> **Task prompt**
Using the data below, return the stretch from the line that contains "make_camera()" through the line that contains "from typing import", both included, exactly as it stands and nothing beyond it.
++++++++
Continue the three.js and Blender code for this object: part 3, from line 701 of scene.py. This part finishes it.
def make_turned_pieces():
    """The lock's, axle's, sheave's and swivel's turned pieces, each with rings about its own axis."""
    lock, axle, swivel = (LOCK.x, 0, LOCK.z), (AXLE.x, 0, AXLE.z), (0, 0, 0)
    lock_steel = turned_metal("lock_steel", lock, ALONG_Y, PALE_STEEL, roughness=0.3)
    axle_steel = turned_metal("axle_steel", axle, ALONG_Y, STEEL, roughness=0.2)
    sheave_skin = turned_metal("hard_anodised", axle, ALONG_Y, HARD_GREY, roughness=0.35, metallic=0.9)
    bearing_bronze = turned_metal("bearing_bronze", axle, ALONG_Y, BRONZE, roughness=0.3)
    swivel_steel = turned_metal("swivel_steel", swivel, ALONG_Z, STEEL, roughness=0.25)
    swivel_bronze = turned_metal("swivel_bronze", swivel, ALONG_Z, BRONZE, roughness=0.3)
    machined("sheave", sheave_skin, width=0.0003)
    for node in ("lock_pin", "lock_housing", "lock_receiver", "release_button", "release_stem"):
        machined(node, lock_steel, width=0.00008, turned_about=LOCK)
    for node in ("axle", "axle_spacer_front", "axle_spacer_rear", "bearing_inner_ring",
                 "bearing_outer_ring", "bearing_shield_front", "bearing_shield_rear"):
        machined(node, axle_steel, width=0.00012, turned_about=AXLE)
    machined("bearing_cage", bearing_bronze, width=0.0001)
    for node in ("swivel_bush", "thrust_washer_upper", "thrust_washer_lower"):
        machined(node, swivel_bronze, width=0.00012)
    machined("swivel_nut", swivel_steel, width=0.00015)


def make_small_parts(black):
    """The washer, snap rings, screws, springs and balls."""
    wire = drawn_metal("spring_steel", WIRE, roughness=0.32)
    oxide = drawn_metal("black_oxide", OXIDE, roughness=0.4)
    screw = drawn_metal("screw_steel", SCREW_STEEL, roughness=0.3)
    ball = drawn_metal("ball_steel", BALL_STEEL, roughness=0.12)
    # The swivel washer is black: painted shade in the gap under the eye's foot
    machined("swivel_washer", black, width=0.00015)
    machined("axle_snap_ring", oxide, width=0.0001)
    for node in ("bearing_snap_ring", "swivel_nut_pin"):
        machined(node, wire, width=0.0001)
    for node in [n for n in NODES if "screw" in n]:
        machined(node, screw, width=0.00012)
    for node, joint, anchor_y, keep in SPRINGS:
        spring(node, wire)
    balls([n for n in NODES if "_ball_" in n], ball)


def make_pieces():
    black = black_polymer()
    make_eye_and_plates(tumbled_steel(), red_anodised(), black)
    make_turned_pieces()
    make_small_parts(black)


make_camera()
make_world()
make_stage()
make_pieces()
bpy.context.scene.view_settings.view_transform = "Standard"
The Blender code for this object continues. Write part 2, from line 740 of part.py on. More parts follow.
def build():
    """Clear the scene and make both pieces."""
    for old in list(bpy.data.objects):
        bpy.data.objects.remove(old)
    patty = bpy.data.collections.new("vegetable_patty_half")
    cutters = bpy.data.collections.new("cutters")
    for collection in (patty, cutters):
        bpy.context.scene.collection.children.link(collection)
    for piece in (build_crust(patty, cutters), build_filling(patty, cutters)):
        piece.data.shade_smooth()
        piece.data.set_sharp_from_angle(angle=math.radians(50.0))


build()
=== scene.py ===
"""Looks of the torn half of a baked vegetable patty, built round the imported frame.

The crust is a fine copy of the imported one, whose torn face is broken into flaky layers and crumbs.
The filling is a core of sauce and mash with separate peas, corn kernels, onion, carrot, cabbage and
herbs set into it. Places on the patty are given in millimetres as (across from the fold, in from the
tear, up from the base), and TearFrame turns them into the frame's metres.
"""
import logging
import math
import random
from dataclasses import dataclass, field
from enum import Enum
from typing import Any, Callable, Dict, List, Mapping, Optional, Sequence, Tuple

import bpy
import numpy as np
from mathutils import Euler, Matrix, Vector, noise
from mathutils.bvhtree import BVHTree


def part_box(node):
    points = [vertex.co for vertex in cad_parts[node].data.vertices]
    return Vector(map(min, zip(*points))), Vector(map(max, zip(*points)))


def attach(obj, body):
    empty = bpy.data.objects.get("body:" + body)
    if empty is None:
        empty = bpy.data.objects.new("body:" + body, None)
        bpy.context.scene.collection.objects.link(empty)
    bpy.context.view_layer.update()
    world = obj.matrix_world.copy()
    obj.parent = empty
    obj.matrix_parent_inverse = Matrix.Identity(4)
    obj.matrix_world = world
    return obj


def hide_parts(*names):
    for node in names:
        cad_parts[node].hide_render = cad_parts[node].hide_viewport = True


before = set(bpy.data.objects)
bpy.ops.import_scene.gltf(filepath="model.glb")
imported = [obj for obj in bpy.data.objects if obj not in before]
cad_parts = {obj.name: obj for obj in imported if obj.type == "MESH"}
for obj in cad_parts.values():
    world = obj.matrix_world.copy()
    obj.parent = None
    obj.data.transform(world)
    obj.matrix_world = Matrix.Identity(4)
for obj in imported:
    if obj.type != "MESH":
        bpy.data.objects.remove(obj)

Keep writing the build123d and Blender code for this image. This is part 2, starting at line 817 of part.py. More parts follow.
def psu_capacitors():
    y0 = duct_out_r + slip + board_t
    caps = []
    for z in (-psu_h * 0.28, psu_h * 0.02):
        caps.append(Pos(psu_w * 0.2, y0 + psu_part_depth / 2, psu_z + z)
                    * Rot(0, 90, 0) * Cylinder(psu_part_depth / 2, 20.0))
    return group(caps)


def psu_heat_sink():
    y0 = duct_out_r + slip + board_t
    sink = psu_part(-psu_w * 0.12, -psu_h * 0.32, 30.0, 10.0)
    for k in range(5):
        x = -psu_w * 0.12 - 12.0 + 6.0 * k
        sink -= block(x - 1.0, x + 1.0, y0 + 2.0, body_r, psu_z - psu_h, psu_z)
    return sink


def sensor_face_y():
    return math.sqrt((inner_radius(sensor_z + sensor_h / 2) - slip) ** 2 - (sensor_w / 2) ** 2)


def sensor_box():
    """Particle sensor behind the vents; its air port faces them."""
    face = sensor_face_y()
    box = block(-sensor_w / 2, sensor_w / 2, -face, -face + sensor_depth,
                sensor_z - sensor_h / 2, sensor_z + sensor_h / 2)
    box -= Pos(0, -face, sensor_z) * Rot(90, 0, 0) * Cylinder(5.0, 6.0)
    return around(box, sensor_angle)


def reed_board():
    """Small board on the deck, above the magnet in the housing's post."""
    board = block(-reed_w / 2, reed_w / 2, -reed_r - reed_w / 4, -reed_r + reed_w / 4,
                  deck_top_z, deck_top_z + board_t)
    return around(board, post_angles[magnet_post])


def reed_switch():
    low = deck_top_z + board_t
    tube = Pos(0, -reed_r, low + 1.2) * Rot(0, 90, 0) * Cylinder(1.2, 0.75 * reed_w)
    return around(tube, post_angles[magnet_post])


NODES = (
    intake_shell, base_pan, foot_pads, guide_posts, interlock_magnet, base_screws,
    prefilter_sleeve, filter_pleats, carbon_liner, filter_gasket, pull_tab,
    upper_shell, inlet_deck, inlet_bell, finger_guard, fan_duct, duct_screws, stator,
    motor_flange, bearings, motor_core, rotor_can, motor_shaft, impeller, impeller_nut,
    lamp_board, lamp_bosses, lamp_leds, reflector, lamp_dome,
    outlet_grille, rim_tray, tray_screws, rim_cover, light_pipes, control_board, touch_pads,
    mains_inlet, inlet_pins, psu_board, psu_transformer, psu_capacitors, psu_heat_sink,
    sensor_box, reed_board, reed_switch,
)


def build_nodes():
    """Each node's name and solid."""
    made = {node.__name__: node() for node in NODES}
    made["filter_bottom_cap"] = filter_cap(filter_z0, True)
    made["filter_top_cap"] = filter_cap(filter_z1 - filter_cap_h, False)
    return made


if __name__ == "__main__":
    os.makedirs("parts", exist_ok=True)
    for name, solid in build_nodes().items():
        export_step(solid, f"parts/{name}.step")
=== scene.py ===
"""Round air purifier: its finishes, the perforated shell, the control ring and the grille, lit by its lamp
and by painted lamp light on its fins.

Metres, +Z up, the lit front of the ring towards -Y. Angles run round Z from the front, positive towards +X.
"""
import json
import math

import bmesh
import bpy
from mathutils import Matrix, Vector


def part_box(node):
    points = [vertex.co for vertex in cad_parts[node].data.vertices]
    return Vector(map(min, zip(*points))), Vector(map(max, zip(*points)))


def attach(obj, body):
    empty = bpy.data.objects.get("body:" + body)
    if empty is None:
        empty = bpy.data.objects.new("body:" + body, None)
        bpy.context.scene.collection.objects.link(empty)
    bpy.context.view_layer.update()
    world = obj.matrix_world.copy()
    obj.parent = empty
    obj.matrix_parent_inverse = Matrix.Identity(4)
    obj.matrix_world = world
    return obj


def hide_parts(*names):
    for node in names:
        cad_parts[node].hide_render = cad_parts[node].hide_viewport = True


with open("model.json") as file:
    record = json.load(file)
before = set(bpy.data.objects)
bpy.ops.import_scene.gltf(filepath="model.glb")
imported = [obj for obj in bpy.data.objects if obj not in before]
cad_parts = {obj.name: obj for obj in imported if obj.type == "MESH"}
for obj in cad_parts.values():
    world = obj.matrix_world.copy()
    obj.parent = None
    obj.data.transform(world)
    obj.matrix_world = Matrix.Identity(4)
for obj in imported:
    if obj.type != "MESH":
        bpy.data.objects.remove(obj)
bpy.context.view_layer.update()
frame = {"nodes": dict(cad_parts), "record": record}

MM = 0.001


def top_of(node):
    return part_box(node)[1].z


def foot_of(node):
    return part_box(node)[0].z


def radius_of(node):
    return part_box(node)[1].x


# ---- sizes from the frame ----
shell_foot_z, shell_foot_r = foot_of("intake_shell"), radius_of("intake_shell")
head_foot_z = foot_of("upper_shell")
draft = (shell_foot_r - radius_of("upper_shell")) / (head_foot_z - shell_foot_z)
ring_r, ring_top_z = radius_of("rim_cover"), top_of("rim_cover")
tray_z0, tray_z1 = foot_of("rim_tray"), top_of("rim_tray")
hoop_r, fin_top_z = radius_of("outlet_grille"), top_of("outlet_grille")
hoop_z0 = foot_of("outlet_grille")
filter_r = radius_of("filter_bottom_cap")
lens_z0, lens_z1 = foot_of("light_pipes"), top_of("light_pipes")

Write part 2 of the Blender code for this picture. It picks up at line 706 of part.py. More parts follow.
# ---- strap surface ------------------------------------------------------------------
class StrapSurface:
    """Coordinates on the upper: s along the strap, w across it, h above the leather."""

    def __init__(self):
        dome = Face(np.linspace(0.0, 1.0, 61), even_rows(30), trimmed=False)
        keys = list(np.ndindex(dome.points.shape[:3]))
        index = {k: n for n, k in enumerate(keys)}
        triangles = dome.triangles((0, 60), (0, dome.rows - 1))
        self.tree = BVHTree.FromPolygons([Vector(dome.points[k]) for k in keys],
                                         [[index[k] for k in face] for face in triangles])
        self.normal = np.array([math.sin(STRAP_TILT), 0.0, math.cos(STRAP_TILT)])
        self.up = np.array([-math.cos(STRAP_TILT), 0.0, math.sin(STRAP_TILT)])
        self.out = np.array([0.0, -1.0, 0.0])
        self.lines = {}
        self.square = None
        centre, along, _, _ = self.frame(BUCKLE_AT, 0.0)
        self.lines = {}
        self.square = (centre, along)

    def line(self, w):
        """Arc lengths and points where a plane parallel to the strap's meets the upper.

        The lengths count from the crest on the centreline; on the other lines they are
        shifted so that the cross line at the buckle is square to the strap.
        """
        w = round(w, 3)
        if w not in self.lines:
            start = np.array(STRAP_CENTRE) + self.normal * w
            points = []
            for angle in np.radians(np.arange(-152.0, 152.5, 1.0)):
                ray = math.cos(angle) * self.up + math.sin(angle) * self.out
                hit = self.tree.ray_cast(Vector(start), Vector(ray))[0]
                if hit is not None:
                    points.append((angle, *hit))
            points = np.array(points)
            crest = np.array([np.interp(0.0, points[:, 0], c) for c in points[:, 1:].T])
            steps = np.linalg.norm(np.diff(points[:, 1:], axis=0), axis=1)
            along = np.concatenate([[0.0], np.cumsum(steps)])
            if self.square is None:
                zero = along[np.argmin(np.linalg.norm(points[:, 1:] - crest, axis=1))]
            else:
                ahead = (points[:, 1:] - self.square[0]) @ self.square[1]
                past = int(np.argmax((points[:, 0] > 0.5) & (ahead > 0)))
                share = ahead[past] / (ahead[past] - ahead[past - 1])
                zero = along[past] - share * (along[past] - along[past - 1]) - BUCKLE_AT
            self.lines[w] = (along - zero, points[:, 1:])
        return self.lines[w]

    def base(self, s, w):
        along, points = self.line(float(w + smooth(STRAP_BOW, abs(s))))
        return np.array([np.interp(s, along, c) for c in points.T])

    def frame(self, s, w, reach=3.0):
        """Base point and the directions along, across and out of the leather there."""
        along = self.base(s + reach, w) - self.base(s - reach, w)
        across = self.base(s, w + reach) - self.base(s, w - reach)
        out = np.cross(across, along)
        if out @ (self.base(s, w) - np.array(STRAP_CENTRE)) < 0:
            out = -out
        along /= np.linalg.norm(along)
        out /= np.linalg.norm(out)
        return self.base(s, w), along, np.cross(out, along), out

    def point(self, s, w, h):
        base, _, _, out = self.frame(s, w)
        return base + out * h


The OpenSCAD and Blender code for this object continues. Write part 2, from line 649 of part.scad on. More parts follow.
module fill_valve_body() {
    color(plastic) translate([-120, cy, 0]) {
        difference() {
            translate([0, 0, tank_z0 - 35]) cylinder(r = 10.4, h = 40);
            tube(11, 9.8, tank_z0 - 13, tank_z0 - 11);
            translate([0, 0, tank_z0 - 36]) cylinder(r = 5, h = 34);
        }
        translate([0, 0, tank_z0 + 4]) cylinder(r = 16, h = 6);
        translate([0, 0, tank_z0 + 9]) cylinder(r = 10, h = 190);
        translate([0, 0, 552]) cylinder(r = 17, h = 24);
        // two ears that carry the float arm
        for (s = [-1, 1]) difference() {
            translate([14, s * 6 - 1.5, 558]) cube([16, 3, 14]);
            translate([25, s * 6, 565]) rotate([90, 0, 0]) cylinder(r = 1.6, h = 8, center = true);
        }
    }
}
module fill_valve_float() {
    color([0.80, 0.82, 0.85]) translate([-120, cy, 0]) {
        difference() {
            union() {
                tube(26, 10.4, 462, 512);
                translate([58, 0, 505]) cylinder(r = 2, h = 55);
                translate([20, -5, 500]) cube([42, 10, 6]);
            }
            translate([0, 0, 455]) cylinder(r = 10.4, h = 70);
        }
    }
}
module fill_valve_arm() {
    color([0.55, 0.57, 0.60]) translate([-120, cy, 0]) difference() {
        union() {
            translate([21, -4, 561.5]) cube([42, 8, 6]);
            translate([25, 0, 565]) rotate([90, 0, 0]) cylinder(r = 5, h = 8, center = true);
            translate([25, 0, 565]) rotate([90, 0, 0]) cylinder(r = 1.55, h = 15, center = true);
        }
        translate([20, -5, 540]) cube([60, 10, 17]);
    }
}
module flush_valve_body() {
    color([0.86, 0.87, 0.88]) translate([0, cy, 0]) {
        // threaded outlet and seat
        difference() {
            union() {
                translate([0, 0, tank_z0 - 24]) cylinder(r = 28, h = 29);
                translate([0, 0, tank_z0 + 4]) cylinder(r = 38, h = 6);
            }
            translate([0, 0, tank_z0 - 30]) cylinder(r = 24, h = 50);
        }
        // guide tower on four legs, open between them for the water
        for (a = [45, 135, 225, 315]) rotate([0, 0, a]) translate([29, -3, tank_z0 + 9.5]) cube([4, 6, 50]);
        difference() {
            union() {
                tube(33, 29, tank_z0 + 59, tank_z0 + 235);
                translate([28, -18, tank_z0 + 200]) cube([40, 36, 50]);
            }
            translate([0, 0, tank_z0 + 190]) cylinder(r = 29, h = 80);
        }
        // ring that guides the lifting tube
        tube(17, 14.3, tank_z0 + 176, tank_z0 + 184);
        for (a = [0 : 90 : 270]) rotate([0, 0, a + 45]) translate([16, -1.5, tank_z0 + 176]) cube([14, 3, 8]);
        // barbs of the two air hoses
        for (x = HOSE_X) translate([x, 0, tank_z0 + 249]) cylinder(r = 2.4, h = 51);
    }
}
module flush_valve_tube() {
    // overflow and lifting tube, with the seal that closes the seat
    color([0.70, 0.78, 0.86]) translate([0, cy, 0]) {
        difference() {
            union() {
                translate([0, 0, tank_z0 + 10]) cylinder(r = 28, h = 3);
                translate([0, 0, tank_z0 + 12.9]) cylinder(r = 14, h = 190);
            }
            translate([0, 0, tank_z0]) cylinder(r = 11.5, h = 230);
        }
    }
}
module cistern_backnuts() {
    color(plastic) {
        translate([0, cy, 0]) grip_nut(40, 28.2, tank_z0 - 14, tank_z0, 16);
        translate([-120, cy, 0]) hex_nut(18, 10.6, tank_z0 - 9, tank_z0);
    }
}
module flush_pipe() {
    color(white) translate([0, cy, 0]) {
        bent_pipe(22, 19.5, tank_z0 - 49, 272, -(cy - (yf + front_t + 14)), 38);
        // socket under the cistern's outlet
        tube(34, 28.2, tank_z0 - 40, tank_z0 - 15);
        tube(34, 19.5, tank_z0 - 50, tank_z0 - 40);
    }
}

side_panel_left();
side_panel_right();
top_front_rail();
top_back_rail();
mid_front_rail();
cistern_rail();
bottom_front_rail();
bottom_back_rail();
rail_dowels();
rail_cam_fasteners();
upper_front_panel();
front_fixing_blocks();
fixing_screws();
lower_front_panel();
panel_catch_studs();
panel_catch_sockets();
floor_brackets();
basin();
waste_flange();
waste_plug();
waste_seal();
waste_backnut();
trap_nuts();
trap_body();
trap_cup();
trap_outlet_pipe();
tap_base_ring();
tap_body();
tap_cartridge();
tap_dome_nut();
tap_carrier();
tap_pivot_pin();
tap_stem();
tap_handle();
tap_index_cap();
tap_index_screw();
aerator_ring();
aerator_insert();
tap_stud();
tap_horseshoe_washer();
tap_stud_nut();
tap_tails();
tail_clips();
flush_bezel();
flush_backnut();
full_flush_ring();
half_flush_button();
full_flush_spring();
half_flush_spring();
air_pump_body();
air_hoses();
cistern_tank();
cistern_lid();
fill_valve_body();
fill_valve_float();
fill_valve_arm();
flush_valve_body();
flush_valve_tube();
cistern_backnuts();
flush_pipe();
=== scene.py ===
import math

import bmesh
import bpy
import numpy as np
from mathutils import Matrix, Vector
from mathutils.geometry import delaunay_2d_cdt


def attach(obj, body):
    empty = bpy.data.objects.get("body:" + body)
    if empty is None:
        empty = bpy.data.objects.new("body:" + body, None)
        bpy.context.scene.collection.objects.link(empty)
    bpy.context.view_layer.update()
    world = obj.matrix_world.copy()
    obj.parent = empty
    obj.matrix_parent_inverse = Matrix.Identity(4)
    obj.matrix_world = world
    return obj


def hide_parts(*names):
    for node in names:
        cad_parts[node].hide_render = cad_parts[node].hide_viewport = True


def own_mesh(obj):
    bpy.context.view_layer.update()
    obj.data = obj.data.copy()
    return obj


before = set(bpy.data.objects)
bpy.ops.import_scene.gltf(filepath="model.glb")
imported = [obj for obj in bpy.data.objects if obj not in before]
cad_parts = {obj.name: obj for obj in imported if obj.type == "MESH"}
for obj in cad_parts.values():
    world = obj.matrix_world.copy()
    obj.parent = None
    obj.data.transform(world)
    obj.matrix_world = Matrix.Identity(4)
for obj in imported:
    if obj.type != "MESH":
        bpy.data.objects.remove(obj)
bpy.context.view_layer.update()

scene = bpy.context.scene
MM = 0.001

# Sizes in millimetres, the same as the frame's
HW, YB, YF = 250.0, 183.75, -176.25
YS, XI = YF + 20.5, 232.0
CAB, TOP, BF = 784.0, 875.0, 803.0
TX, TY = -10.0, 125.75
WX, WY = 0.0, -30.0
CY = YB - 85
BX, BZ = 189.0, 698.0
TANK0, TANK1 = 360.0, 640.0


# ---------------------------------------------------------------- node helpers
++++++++
> **Exercise output**
make_camera()
make_world()
make_stage()
make_pieces()
bpy.context.scene.view_settings.view_transform = "Standard"
The Blender code for this object continues. Write part 2, from line 740 of part.py on. More parts follow.
def build():
    """Clear the scene and make both pieces."""
    for old in list(bpy.data.objects):
        bpy.data.objects.remove(old)
    patty = bpy.data.collections.new("vegetable_patty_half")
    cutters = bpy.data.collections.new("cutters")
    for collection in (patty, cutters):
        bpy.context.scene.collection.children.link(collection)
    for piece in (build_crust(patty, cutters), build_filling(patty, cutters)):
        piece.data.shade_smooth()
        piece.data.set_sharp_from_angle(angle=math.radians(50.0))


build()
=== scene.py ===
"""Looks of the torn half of a baked vegetable patty, built round the imported frame.

The crust is a fine copy of the imported one, whose torn face is broken into flaky layers and crumbs.
The filling is a core of sauce and mash with separate peas, corn kernels, onion, carrot, cabbage and
herbs set into it. Places on the patty are given in millimetres as (across from the fold, in from the
tear, up from the base), and TearFrame turns them into the frame's metres.
"""
import logging
import math
import random
from dataclasses import dataclass, field
from enum import Enum
from typing import Any, Callable, Dict, List, Mapping, Optional, Sequence, Tuple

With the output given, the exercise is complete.